A Irmandade retomou o caminho da clandestinidade no qual já dominava todas as formas de sobrevivência. O governo Sisi atacou em duas frentes. No plano interno, empenhou seus serviços de inteligência para detectar e capturar a liderança da Irmandade. No plano externo, para erodir sua credibilidade, desenvolveu uma campanha de falsas informações apontando a existência de uma ligação entre a Irmandade e o fundamentalismo islâmico em atos terroristas.

Ligação com o Irã

No entanto, a Irmandade detém firme resiliência. Segundo os mais recentes dossiês dos serviços de inteligência ocidentais vem ocorrendo uma importante renovação em seus quadros dirigentes e também na sua ideologia por conta de uma recente aproximação com o regime totalitário do Irã.
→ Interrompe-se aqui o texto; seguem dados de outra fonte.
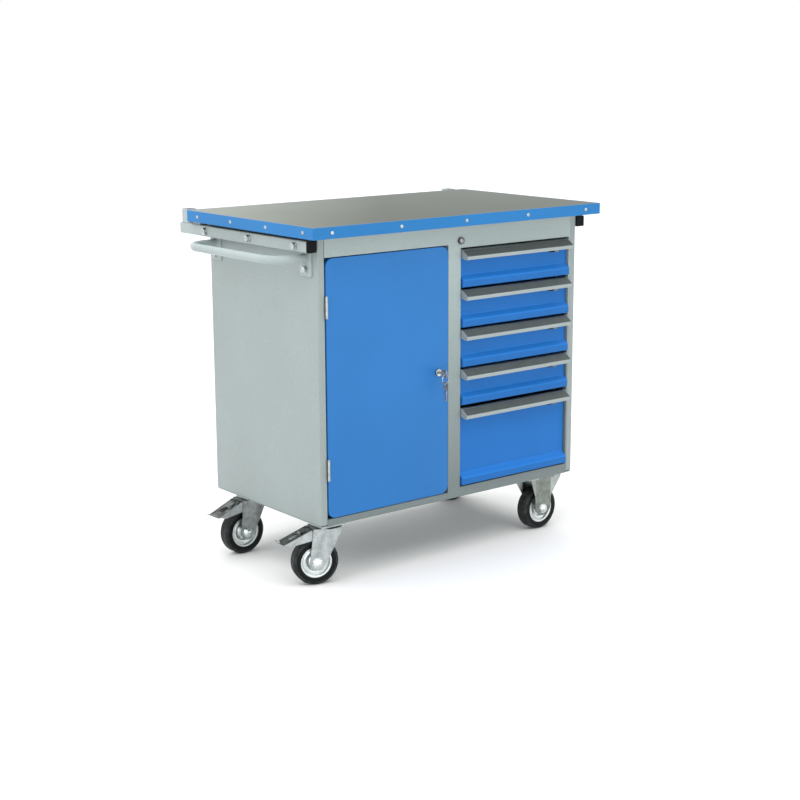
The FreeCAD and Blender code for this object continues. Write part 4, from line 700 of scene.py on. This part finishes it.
def weld_bead(name, path, sides, closed):
    """A hand-laid weld bead on the cabinet: a rippled, slightly uneven fillet along a path.

    sides gives, for each point of the path, the two directions that the fillet fills between.
    """
    rows = []
    total = len(path)
    for i, (point, (one, two)) in enumerate(zip(path, sides)):
        swell = 1.0 + RIPPLE * math.sin(i * 2.0 * math.pi / RIPPLE_STEPS) + random.uniform(-UNEVEN, UNEVEN)
        if not closed:
            from_end = min(i, total - 1 - i) / total
            swell *= BEAD_TIP + (1.0 - BEAD_TIP) * min(1.0, 3.0 * from_end + 0.1)
        reach = BEAD_WIDTH * swell
        row = [point - (one + two) * BEAD_SINK]
        for step in range(BEAD_ARC_STEPS + 1):
            angle = math.pi / 2 * step / BEAD_ARC_STEPS
            row.append(point + (one * math.cos(angle) + two * math.sin(angle)) * reach * BEAD_FLATNESS)
        rows.append(row)
    vertices, faces = swept(rows, closed)
    # the beads take the rails' paint, painted lighter as painted light
    add_piece(name, vertices, faces, "rail", "cabinet")


def handle_welds():
    """Fillets where the handle's tube meets its two plates."""
    plates = []
    for faces, low, high in islands(nodes["push_handle"].data):
        if high.x - low.x < PLATE_THICKNESS:
            plates.append((low, high))
        else:
            tube_low, tube_high = low, high
    radius = (tube_high.z - tube_low.z) / 2
    ends = {"front": tube_low.y + radius, "rear": tube_high.y - radius}
    face = min(low.x for low, high in plates)
    for place, y in ends.items():
        middle = Vector((face, y, (tube_low.z + tube_high.z) / 2))
        path, sides = [], []
        for i in range(HANDLE_BEAD_STEPS):
            angle = 2 * math.pi * i / HANDLE_BEAD_STEPS
            out = Vector((0, math.cos(angle), math.sin(angle)))
            path.append(middle + out * radius)
            sides.append((out, Vector((-1, 0, 0))))
        weld_bead("handle_weld_" + place, path, sides, True)


def is_upright(low, high):
    """Whether a solid of the side rails is one of the two upright sockets."""
    size = high - low
    return size.z >= SOCKET_HEIGHT and size.y <= SOCKET_DEPTH and high.z >= SOCKET_TOP


def socket_welds():
    """Fillets at the foot of the upright sockets, where the rail leaves room for one."""
    rails_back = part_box("side_rails")[1][1]
    for faces, low, high in islands(nodes["side_rails"].data):
        if not is_upright(low, high):
            continue
        side = "left" if low.x < 0 else "right"
        for place, y, out in (("front", low.y, -1.0), ("rear", high.y, 1.0)):
            if place == "rear" and high.y + BEAD_WIDTH > rails_back:
                continue
            path, sides = [], []
            for i in range(SOCKET_BEAD_STEPS + 1):
                length = high.x - low.x - 2 * SOCKET_BEAD_INSET
                x = low.x + SOCKET_BEAD_INSET + length * i / SOCKET_BEAD_STEPS
                path.append(Vector((x, y, low.z)))
                sides.append((Vector((0, out, 0)), Vector((0, 0, 1))))
            weld_bead("socket_weld_%s_%s" % (side, place), path, sides, False)


def axle_washers():
    """A bevelled washer between each fork leg and the head of its axle."""
    for place in SWIVEL_WHEELS + FIXED_WHEELS:
        swivel = place in SWIVEL_WHEELS
        fork = nodes["fork_" + place if swivel else "fixed_forks"].data
        body = "caster_" + place if swivel else "cabinet"
        middle = wheel_middle(place)
        axis = axle_direction(place)
        legs = []
        for faces, low, high in islands(fork):
            if low.z < middle.z < high.z - LEG_RISE and low.y < middle.y < high.y:
                legs = [fork.vertices[v].co for face in faces for v in face.vertices]
        for side, sign in (("inner", 1.0), ("outer", -1.0)):
            seat = []
            for corner in legs:
                away = corner - middle
                if (away - axis * away.dot(axis)).length < AXLE_SEAT:
                    seat.append(away.dot(axis) * sign)
            face = max(seat)
            across = Vector((-axis.y, axis.x, 0))
            up = Vector((0, 0, 1))
            rows = []
            for i in range(WASHER_STEPS):
                angle = 2 * math.pi * i / WASHER_STEPS
                out = across * math.cos(angle) + up * math.sin(angle)
                row = [middle + axis * sign * (face + rise) + out * radius for radius, rise in WASHER_PROFILE]
                rows.append(row)
            vertices, faces = swept(rows, True)
            name = "axle_washer_%s_%s" % (place, side)
            piece = add_piece(name, vertices, faces, "bolt", body)
            for polygon in piece.data.polygons:
                polygon.use_smooth = False


# ---------------------------------------------------------------- stage and light
FLOOR_HALF = 30.0

LAMPS = (  # name, place, target, size, watts
    ("key", (-3.6, -0.4, 3.1), (0, 0, 0.5), (2.0, 1.8), 29.5),
    ("fill", (1.0, -4.6, 0.8), (0, 0, 0.5), (3.2, 1.4), 26.5),
    ("overhead", (0.3, -0.5, 4.2), (0.3, -0.5, 0), (7.0, 7.0), 255.0),
)


def make_floor():
    mesh = bpy.data.meshes.new("floor")
    half = FLOOR_HALF
    corners = [(-half, -half, 0), (half, -half, 0), (half, half, 0), (-half, half, 0)]
    mesh.from_pydata(corners, [], [(0, 1, 2, 3)])
    floor = bpy.data.objects.new("floor", mesh)
    collection.objects.link(floor)
    mesh.materials.append(studio_paper("floor_paper"))


def make_studio():
    """White walls behind the cart, brighter to its left, and a dimmer ceiling.

    The room behind the camera lights the cart dimly, but metal mirrors it as a pale one.
    Seen directly, the whole room is plain white.
    """
    world = bpy.data.worlds.new("studio")
    world.use_nodes = True
    t = Nodes(world.node_tree)
    background = t.tree.nodes["Background"]
    background.inputs["Color"].default_value = (1.0, 1.0, 1.0, 1.0)
    way = t.axes(t.add("ShaderNodeTexCoord").outputs["Generated"])
    ray = t.add("ShaderNodeLightPath").outputs

    walls = t.spread(way["Y"], -0.35, 0.30, 0.46, 0.92, smooth=True)
    mirrored = t.math("MULTIPLY", ray["Is Glossy Ray"], t.spread(way["Y"], -0.40, 0.20, 1.7, 0.5))
    room = t.math("MAXIMUM", walls, mirrored)
    lit_room = t.math("MULTIPLY", room, t.spread(way["X"], 0.53, 0.61, 1.75, 1.0))
    ceiling = t.spread(way["Z"], 0.45, 0.95, 0.0, -0.6, smooth=True)
    total = t.math("MULTIPLY_ADD", room, ceiling, lit_room)

    strength = t.add("ShaderNodeMix")
    t.link(ray["Is Camera Ray"], strength.inputs["Factor"])
    t.link(total, strength.inputs["A"])
    strength.inputs["B"].default_value = 1.0
    t.link(strength.outputs["Result"], background.inputs["Strength"])
    scene.world = world


def make_lamps():
    """Soft lamps that light the cart but aren't mirrored in its worktop."""
    for name, place, target, size, watts in LAMPS:
        data = bpy.data.lights.new(name, "AREA")
        data.shape = "RECTANGLE"
        data.size, data.size_y = size
        data.energy = watts
        lamp = bpy.data.objects.new(name, data)
        collection.objects.link(lamp)
        lamp.location = place
        lamp.rotation_euler = (Vector(target) - Vector(place)).to_track_quat("-Z", "Y").to_euler()
        lamp.visible_camera = False
        lamp.visible_glossy = False


make_camera()
paint_nodes()
handle_welds()
socket_welds()
axle_washers()
make_floor()
make_studio()
make_lamps()
scene.view_settings.view_transform = "Standard"
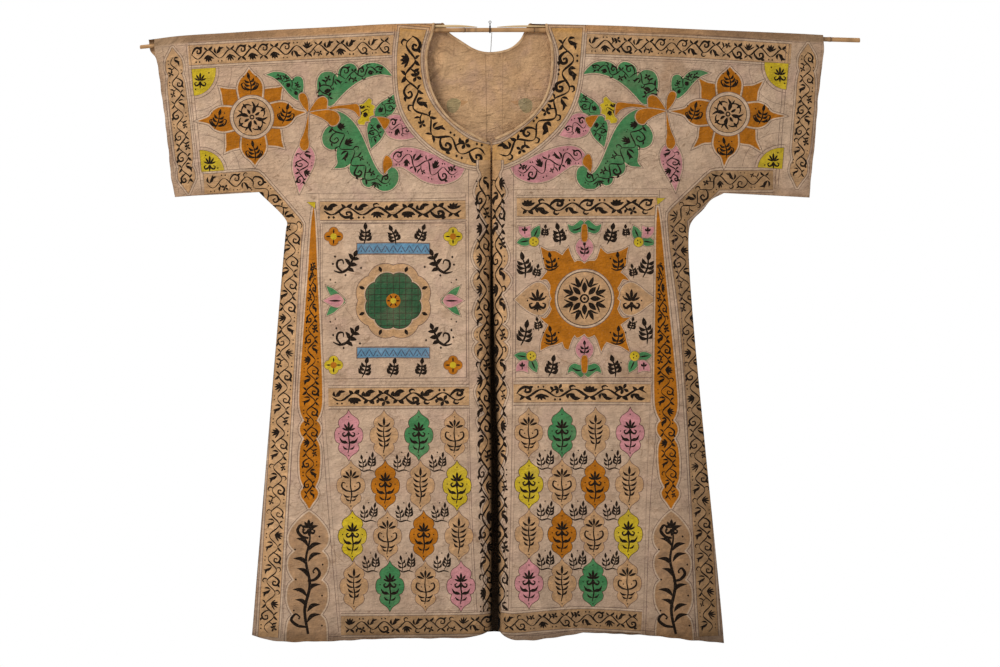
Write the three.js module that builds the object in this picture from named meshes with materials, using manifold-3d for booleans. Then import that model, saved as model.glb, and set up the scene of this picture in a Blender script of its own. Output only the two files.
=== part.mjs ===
// Open-fronted talismanic shirt of painted cotton, spread on a thin bamboo rod that
// hangs from one wire eye. Millimetres, +Z up. The front of the shirt looks along -Y,
// so the wearer's right side is at -X. The origin is the middle of the wire eye.
//
// Each panel is laid out flat in its own pattern (u across, s down the cloth from the
// shoulder crest), cut to its outline, and then bent to its hanging shape: over the rod
// at the crest, slightly apart over the body, and together again at the side seams.

import * as THREE from 'three';
import { mergeVertices } from 'three/addons/utils/BufferGeometryUtils.js';
import Module from 'manifold-3d';

const wasm = await Module();
wasm.setup();

// ---------------------------------------------------------------- sizes

const WALL = 1.2;                 // thickness of the cloth
const GAP = 0.3;                  // room kept between neighbouring pieces

const FOLD_R = 4.6;               // radius of the shoulder fold, middle of the wall
const FOLD_ARC = FOLD_R * Math.PI / 2;
const FOLD_START = 0.2;           // a panel's edge along the crest, from the plane y = 0
const FOLD_RUN = 120;             // length below the fold over which the panels part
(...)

Na verdade a Irmandade já era ativa no Irã desde a década de 70, quando vinha acompanhando de perto os aiatolás na sua cruzada para derrubar o Xá e se apossar do poder. Mais do que isso, a Irmandade, com base em sua longa experiência de expansão, assessorou o regime de Teerã para que este absorvesse técnicas de infiltração em associações estudantis dos Estados Unidos e sobretudo da Alemanha além de dominar a manipulação da mídia. Este entendimento se solidificou em 2012, quando o presidente Morsi fez uma visita oficial ao Irã.

Por causa dessa aproximação, o mundo ocidental tende a considerar a Irmandade Muçulmana como uma organização terrorista, mas esta percepção não é compartilhada de modo informal pelos mais credenciados serviços de inteligência, nem de modo formal pelo Departamento de Estado americano. A Irmandade Muçulmana vai permanecer ativa nas sombras até que algo substancial e transformador aconteça na vida pública do Egito e favoreça sua volta para a luz do dia.